Friday, October 13, 2006

There is a God

Having finally abandoned the England football team when the ball bounced over Paul Robinson's foot and into the goal - see below - I am delighted to read that the valiant Belgian club Charleroi is doing its best to destroy international football. Go, Charleroi. Meanwhile, Robinson himself has responded robustly to the press coverage of his, er, misfortune. 'I can't see what I did that badly wrong,' he says. Hmmm, now let me see. Ah yes, I remember. You omitted to kick the damn thing, you big girl's haircut. (Thanks to Cecil, see comments.)

4 comments:

  1. I'm an American so this is all new to me but based on what I have read this is what I understand... If you want to be a member of FIFA, you have to agree to allow your players to play in international competition. While they are playing in international competition, you must still pay them. If your player is injured during this competition, you are financially responsible to the player. Am I right so far?
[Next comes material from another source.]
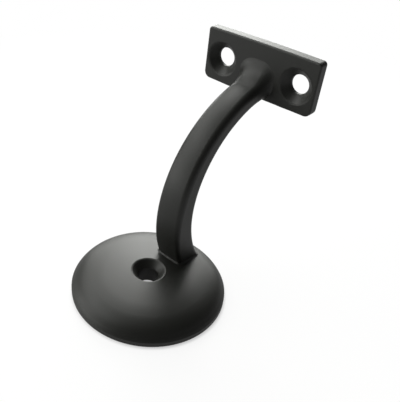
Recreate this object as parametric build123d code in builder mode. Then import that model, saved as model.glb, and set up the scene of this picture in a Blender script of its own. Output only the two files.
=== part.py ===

    So the cost of being a member of FIFA is the financial obligations to your player during the international competition. Presumably there are some advantages to being a member of FIFA or teams would simply drop out of it and prohibit their players from participating.

    So if my understanding is correct, the Belgians want the advantages of FIFA membership without the risks. Why is this a law suit at all?

    We don't have anything quite like this in the US to compare it to but we could use the example of the baseball All Star game. If a player is injured during this game, his team is still responsible for paying off his contract even if he never plays another game.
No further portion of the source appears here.